● **To be done**
Return the whole listing exactly as it stands.
Begin
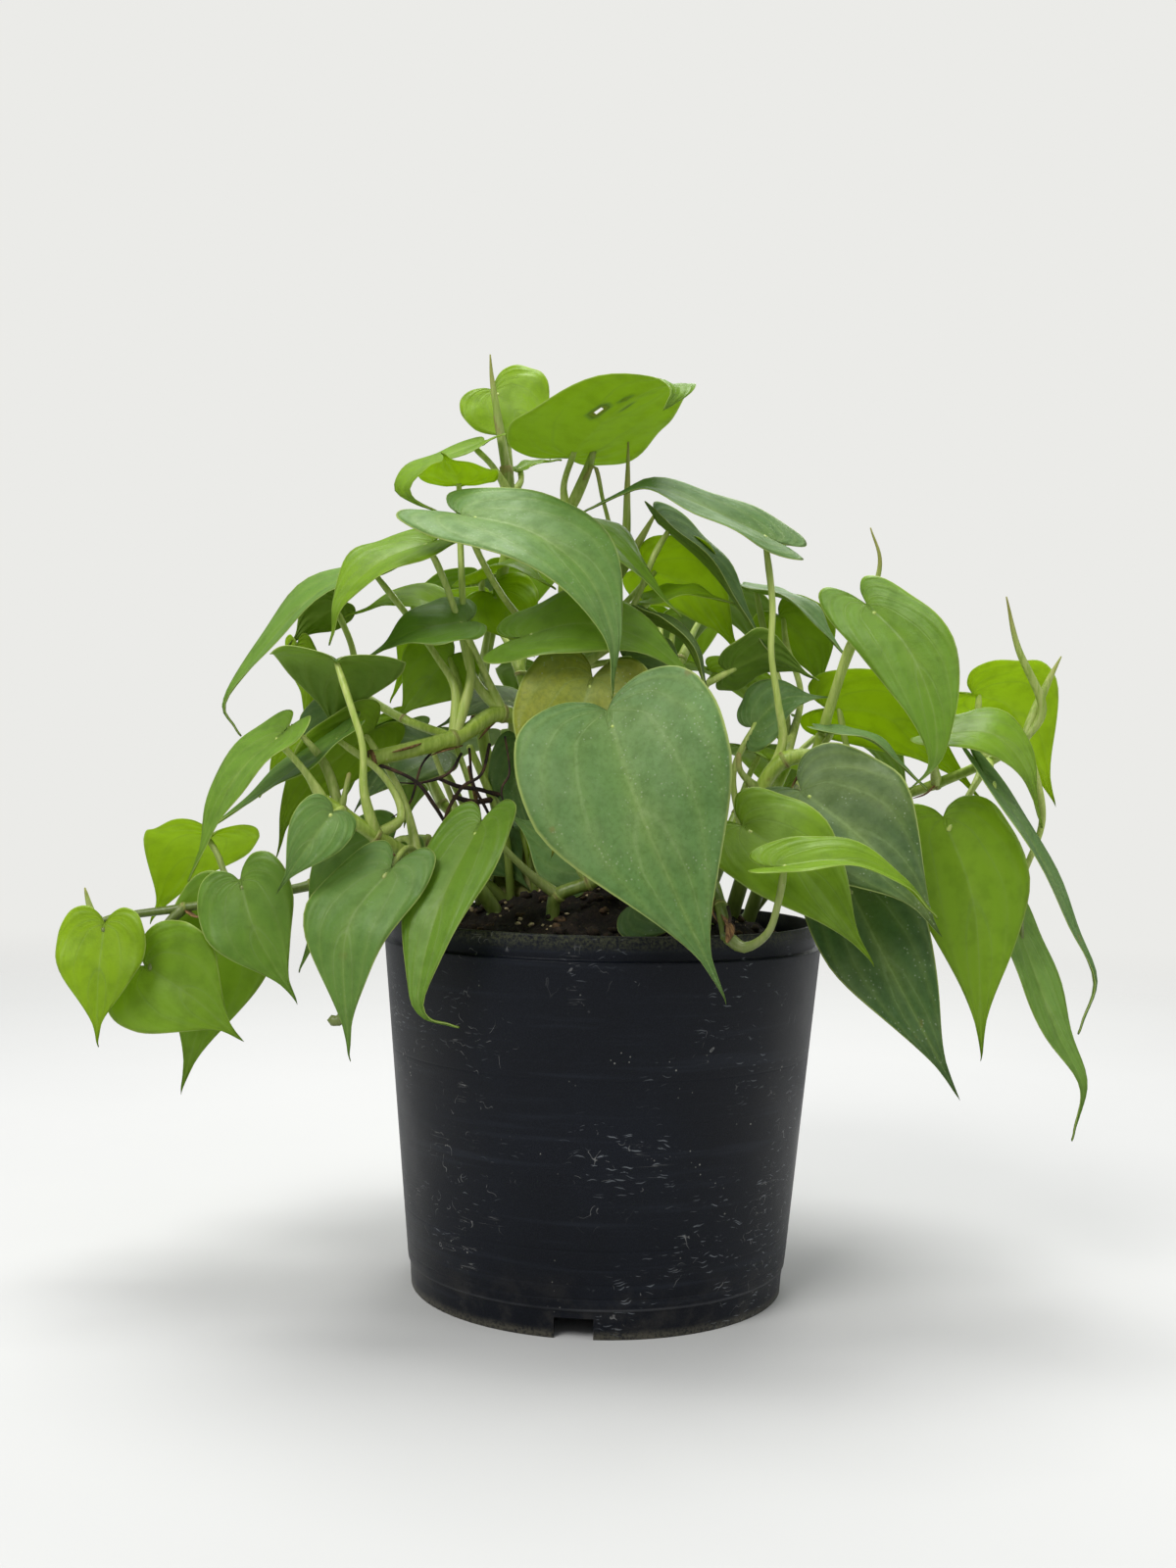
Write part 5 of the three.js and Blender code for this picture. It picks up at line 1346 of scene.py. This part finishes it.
def pot_material():
    """Charcoal black plastic: fine grain, pale scratches, a dusty greenish collar and a scuffed foot."""
    recipe = Recipe("nursery pot plastic")
    _, _, z = recipe.parts(recipe.place)
    grain = recipe.noise(2600, 2)
    cloud = recipe.noise(22, 4, 0.6)
    grit = recipe.noise(900, 4, 0.7)
    scratched = scratches(recipe)
    colour = recipe.mix(recipe.fit(cloud, 0.35, 0.7), srgb(7, 10, 17), srgb(12, 16, 24))
    colour = recipe.mix(recipe.fit(grain, 0.4, 0.65, 0.0, 0.22), colour, srgb(34, 38, 46))
    colour = recipe.mix(recipe.fit(recipe.streaks(12, 260), 0.52, 0.72, 0.0, 0.3), colour, srgb(36, 41, 50))
    colour = recipe.tint(colour, scratched, 0.4, srgb(158, 158, 156))
    speck = recipe.specks(380, 0.08, 0.15, recipe.noise(60, 3), 0.58, 0.68)
    colour = recipe.tint(colour, speck, 0.6, srgb(158, 158, 150))
    colour = recipe.tint(colour, nicks(recipe), 0.34, srgb(160, 166, 172))
    collar = recipe.fit(z, (LEDGE_HEIGHT + 2.5) * MM, (POT_HEIGHT - 1.5) * MM)
    collar = recipe.times(collar, recipe.fit(grit, 0.36, 0.66))
    colour = recipe.tint(colour, collar, 0.42, srgb(88, 90, 62))
    colour = scuffed(recipe, colour, z, cloud, grit)
    roughness = recipe.fit(cloud, 0.3, 0.7, 0.36, 0.48)
    roughness = recipe.plus(roughness, recipe.times(collar, 0.3))
    height = recipe.plus(grain, recipe.times(scratched, 0.6))
    normal = recipe.bump(height, 0.00012, 0.6)
    return recipe.finish(recipe.surface(colour, roughness, normal, 0.15))


def soil_material():
    """Damp potting soil: near-black brown, with paler crumbs."""
    recipe = Recipe("potting soil")
    coarse = recipe.noise(180, 5, 0.7)
    fine = recipe.noise(900, 4, 0.7)
    colour = recipe.mix(recipe.fit(coarse, 0.35, 0.7), srgb(20, 16, 13), srgb(46, 37, 29))
    crumb = recipe.specks(420, 0.12, 0.3, recipe.noise(240, 2), 0.5, 0.62)
    colour = recipe.tint(colour, crumb, 0.55, srgb(100, 84, 60))
    height = recipe.plus(recipe.times(coarse, 2.0), fine)
    normal = recipe.bump(height, 0.0012, 1.0)
    return recipe.finish(recipe.surface(colour, 0.9, normal, 0.25))


def grain_material(name, dark, light, roughness):
    """Perlite, bark or crumbs on the soil."""
    recipe = Recipe(name)
    patches = recipe.noise(500, 4, 0.7)
    colour = recipe.mix(recipe.fit(patches, 0.35, 0.68), dark, light)
    normal = recipe.bump(patches, 0.0005, 0.8)
    return recipe.finish(recipe.surface(colour, roughness, normal, 0.3))


# The pot and the soil


def circle(radius, count):
    """Points evenly round the upright axis, as (x, y)."""
    angles = [2 * math.pi * k / count for k in range(count)]
    return [(radius * math.cos(angle), radius * math.sin(angle)) for angle in angles]


def lathe(section, segments):
    """A closed mesh from a section of (radius, height) points, turned about the upright axis."""
    points, rings = [], []
    for radius, height in section:
        if radius == 0:
            rings.append([len(points)] * segments)
            points.append((0, 0, height))
            continue
        rings.append(list(range(len(points), len(points) + segments)))
        points += [(x, y, height) for x, y in circle(radius, segments)]
    faces = []
    for low, high in zip(rings, rings[1:]):
        for k in range(segments):
            following = (k + 1) % segments
            ring = without_repeats([low[k], low[following], high[following], high[k]])
            if len(ring) > 2:
                faces.append(ring)
    return points, faces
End
● **Solution for this exercise**
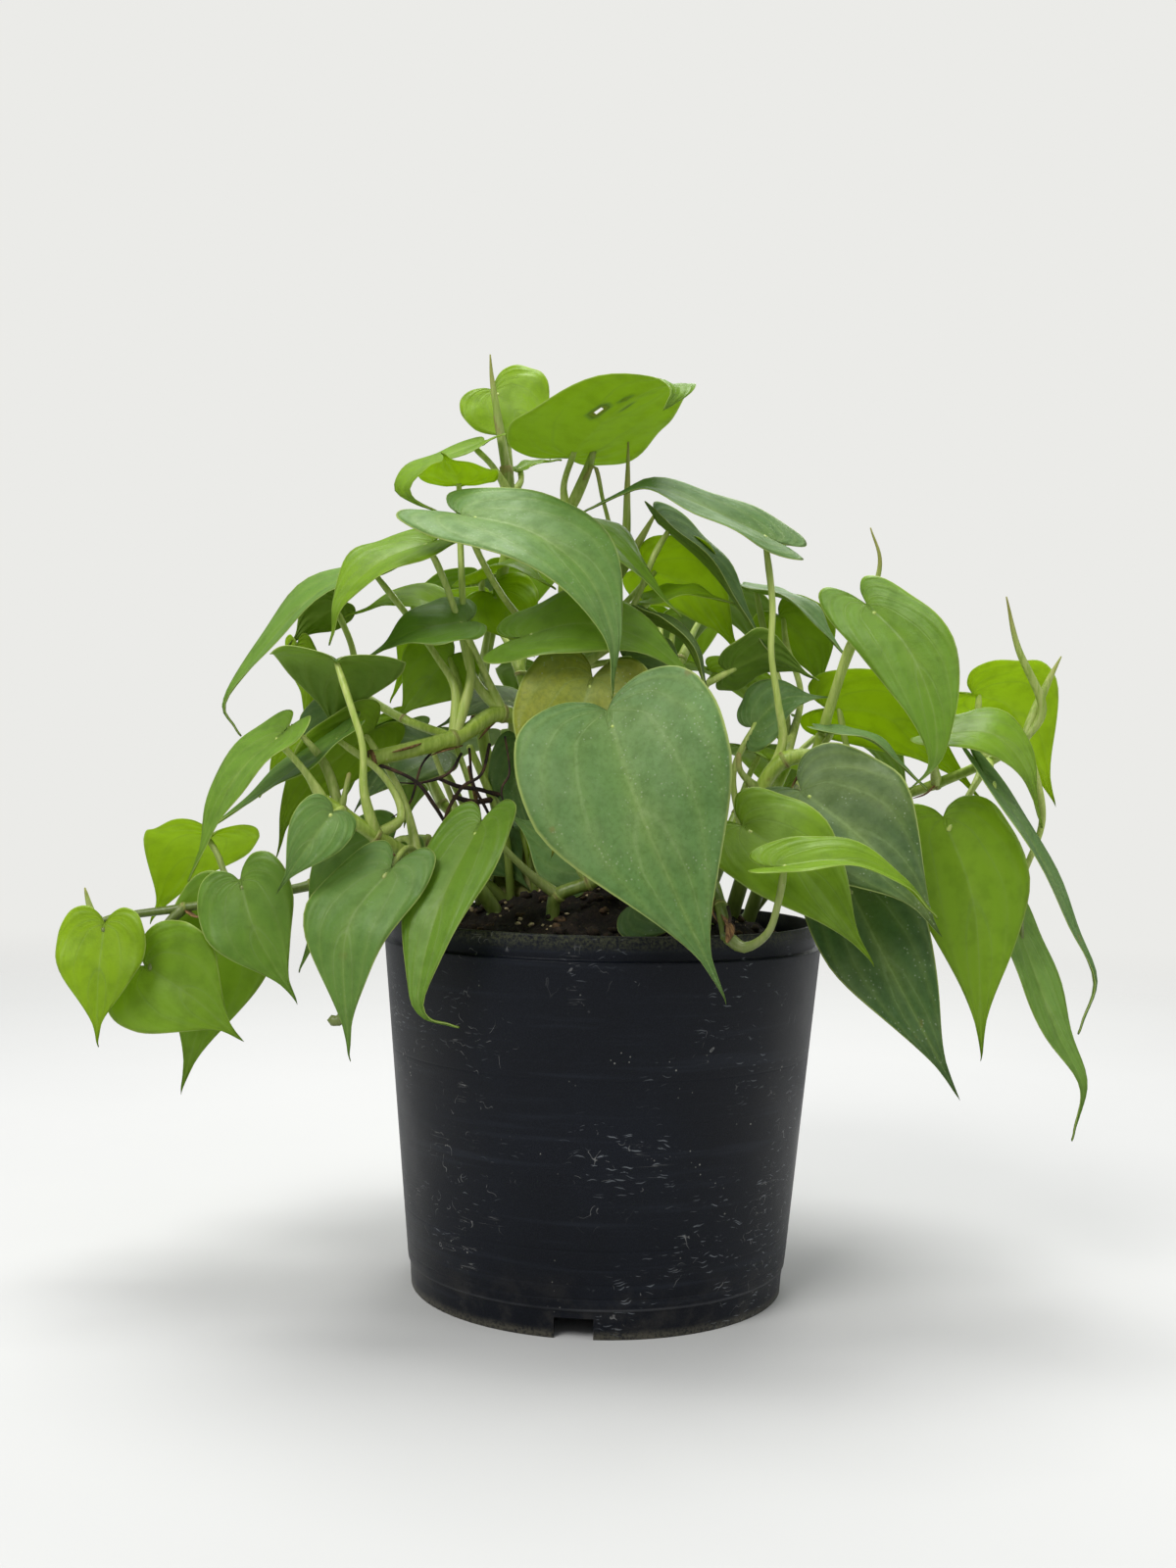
Write part 5 of the three.js and Blender code for this picture. It picks up at line 1346 of scene.py. This part finishes it.
def pot_material():
    """Charcoal black plastic: fine grain, pale scratches, a dusty greenish collar and a scuffed foot."""
    recipe = Recipe("nursery pot plastic")
    _, _, z = recipe.parts(recipe.place)
    grain = recipe.noise(2600, 2)
    cloud = recipe.noise(22, 4, 0.6)
    grit = recipe.noise(900, 4, 0.7)
    scratched = scratches(recipe)
    colour = recipe.mix(recipe.fit(cloud, 0.35, 0.7), srgb(7, 10, 17), srgb(12, 16, 24))
    colour = recipe.mix(recipe.fit(grain, 0.4, 0.65, 0.0, 0.22), colour, srgb(34, 38, 46))
    colour = recipe.mix(recipe.fit(recipe.streaks(12, 260), 0.52, 0.72, 0.0, 0.3), colour, srgb(36, 41, 50))
    colour = recipe.tint(colour, scratched, 0.4, srgb(158, 158, 156))
    speck = recipe.specks(380, 0.08, 0.15, recipe.noise(60, 3), 0.58, 0.68)
    colour = recipe.tint(colour, speck, 0.6, srgb(158, 158, 150))
    colour = recipe.tint(colour, nicks(recipe), 0.34, srgb(160, 166, 172))
    collar = recipe.fit(z, (LEDGE_HEIGHT + 2.5) * MM, (POT_HEIGHT - 1.5) * MM)
    collar = recipe.times(collar, recipe.fit(grit, 0.36, 0.66))
    colour = recipe.tint(colour, collar, 0.42, srgb(88, 90, 62))
    colour = scuffed(recipe, colour, z, cloud, grit)
    roughness = recipe.fit(cloud, 0.3, 0.7, 0.36, 0.48)
    roughness = recipe.plus(roughness, recipe.times(collar, 0.3))
    height = recipe.plus(grain, recipe.times(scratched, 0.6))
    normal = recipe.bump(height, 0.00012, 0.6)
    return recipe.finish(recipe.surface(colour, roughness, normal, 0.15))


def soil_material():
    """Damp potting soil: near-black brown, with paler crumbs."""
    recipe = Recipe("potting soil")
    coarse = recipe.noise(180, 5, 0.7)
    fine = recipe.noise(900, 4, 0.7)
    colour = recipe.mix(recipe.fit(coarse, 0.35, 0.7), srgb(20, 16, 13), srgb(46, 37, 29))
    crumb = recipe.specks(420, 0.12, 0.3, recipe.noise(240, 2), 0.5, 0.62)
    colour = recipe.tint(colour, crumb, 0.55, srgb(100, 84, 60))
    height = recipe.plus(recipe.times(coarse, 2.0), fine)
    normal = recipe.bump(height, 0.0012, 1.0)
    return recipe.finish(recipe.surface(colour, 0.9, normal, 0.25))


def grain_material(name, dark, light, roughness):
    """Perlite, bark or crumbs on the soil."""
    recipe = Recipe(name)
    patches = recipe.noise(500, 4, 0.7)
    colour = recipe.mix(recipe.fit(patches, 0.35, 0.68), dark, light)
    normal = recipe.bump(patches, 0.0005, 0.8)
    return recipe.finish(recipe.surface(colour, roughness, normal, 0.3))


# The pot and the soil


def circle(radius, count):
    """Points evenly round the upright axis, as (x, y)."""
    angles = [2 * math.pi * k / count for k in range(count)]
    return [(radius * math.cos(angle), radius * math.sin(angle)) for angle in angles]


def lathe(section, segments):
    """A closed mesh from a section of (radius, height) points, turned about the upright axis."""
    points, rings = [], []
    for radius, height in section:
        if radius == 0:
            rings.append([len(points)] * segments)
            points.append((0, 0, height))
            continue
        rings.append(list(range(len(points), len(points) + segments)))
        points += [(x, y, height) for x, y in circle(radius, segments)]
    faces = []
    for low, high in zip(rings, rings[1:]):
        for k in range(segments):
            following = (k + 1) % segments
            ring = without_repeats([low[k], low[following], high[following], high[k]])
            if len(ring) > 2:
                faces.append(ring)
    return points, faces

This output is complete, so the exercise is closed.